As the backlash of the economic slowdown reaches China, a Chinese white goods manufacturer that sells to the US has come up with a novel way of saving costs. When the ship sets off from Shanghai, it has onboard only a few of the raw materials that go into the final product. Instead of the route traditionally taken by North America bound vessels, it stops at ports depending on where it needs to pick up the next set of components from, till it finally reaches North America. The raw materials are converted into appliances onboard this ‘floating factory’. Not only does this mean savings on factory costs, but the company is also making optimal use of the travel time, normally the most unproductive part of the whole distribution process. This company declines to reveal its name which is working on how to boost efficiency.
This, management thinkers say, is what the new face of business process reengineering (BPR) has to be all about. BPR as a means of boosting productivity has been around since the early 90s and has a loyal fan base. But given that the current slow down is unlike anything seen before, companies will have to take steps unlike anything done before to be able to ride this one out and come out on top. One of the earliest advocates of BPR, the idea of process reengineering is far more relevant today than it ever was, but companies don’t seem to be picking up on it. Companies today are slower to act, even though they know they need to do certain things. They are afraid to invest even if they have the cash and this is dangerous.

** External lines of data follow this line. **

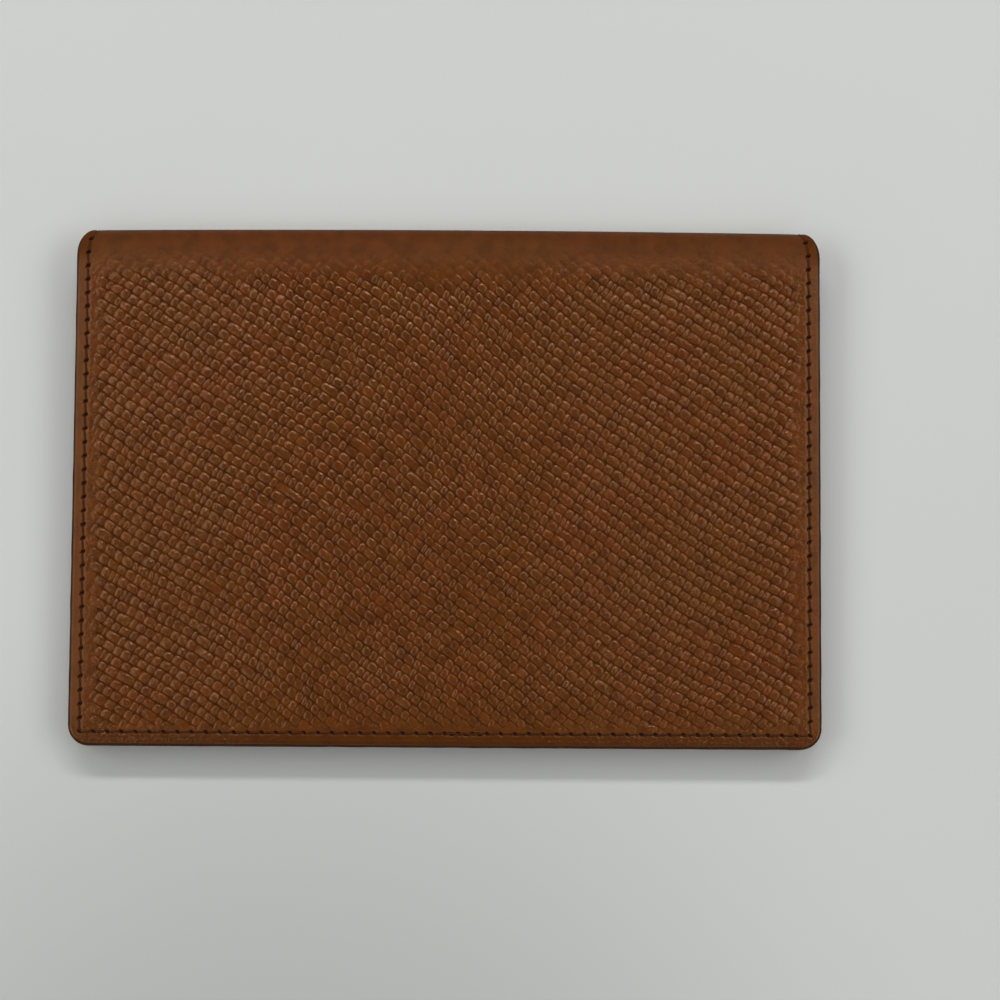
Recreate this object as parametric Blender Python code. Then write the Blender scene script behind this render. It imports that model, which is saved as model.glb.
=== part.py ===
"""A folding leather passport holder, closed and lying on its back cover.

Metres, +Z up. X runs along the spine, +Y points to the spine and the origin is under the middle of the
holder. Every layer is first laid out on the unrolled sheet, in millimetres: x along the spine, t across
the sheet from the top of the fold (the apex), and h the depth below the outer face. folded() then bends
that sheet round the fold: the back cover below, the front cover above.
"""

import math

import bmesh
import bpy
from mathutils import Matrix, Vector

MM = 0.001

# The whole holder
LENGTH = 140.0  # along the spine, over the edge paint
DEPTH = 97.4  # from the open edge to the outside of the fold
COAT = 0.2  # edge paint, standing out past the leather
CORNER = 4.0  # round of the free corners

# Layers, from the outside in
OUTER = 1.1
GLUE = 0.06
LINING = 0.5
BOARD = 0.4
SLEEVE = 0.7
SLOT = 0.7  # room behind a sleeve for one cover of a passport

# The fold
FOLD_R = 4.2  # outer radius, so the holder is 8.4 mm thick at the spine
NEUTRAL_R = FOLD_R - OUTER / 2  # the radius at which the leather keeps its length
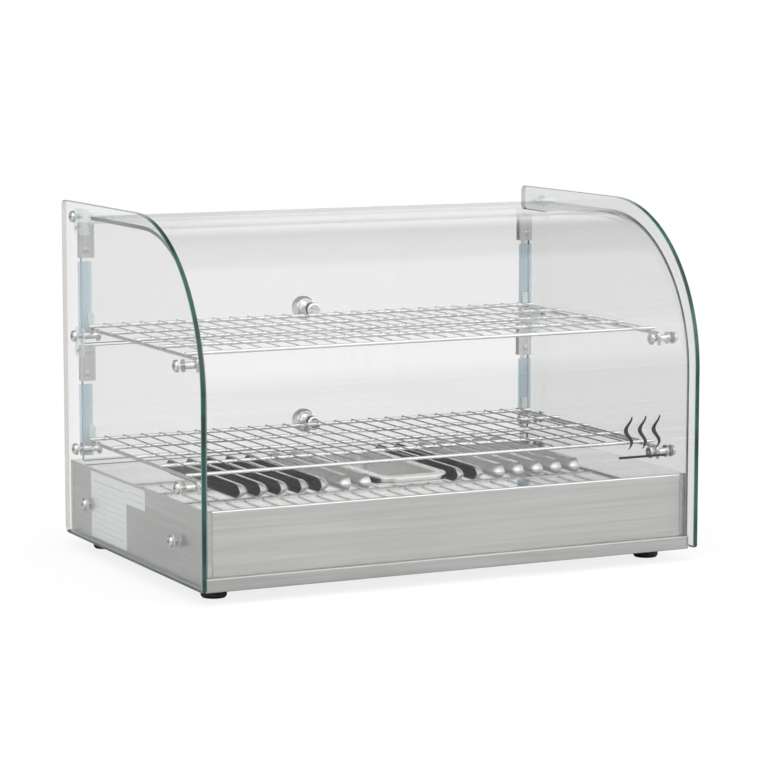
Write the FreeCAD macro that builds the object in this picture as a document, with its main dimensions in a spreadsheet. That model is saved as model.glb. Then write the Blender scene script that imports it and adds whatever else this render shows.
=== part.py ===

Even for companies that have been constantly re-inventing themselves, this slowdown poses a unique challenge. Companies undertaking any kind of BPR must remember that there are huge discontinuities in the market. The fundamental nature of industries is changing. Before undertaking a restructuring, companies need to look at processes and ask if they are needed at all. Having decided what processes are dispensable, the next step would be prioritisation. When auto-maker Maruti Suzuki decided to find out what the non-value adding processes were and how to boost efficiency, it, along with Ernst & Young, came up with an online tool called ‘Controls Manager’. This led to a host of benefits for the company. Since the non-value adding activities were removed, it provided cost savings and improved turnaround time.
Of course BPR is not always about finding a new-fangled way of doing business, but at times just sifting out what has really worked over the years. That is what shipping-to-telecom major Essar realised a few years ago. Its projects division had almost a dozen orders to execute with a purchase budget of $2.5 billion and that is when it decided to go back to something that had worked for it in the past. In the mid-90s there was a similar team in place which handled procurement for all group projects. Once those projects were completed, the team was disbanded and split between the individual locations. When things slumped about a decade later, the group decided to reassemble this team. Since the volumes are significantly larger, this enables the team to get special deals with suppliers.
Anyone who has been involved with a successful BPR implementation can’t stress enough on the importance of working across functions. The most important thing to keep in mind while implementing any such exercise is to eliminate ‘functional fiefdoms’ and work across processes and not functions. Equally important is to have a strong internal team that is working on the implementation. The external team (consultants) can facilitate the process, but it has to be led by the internal team.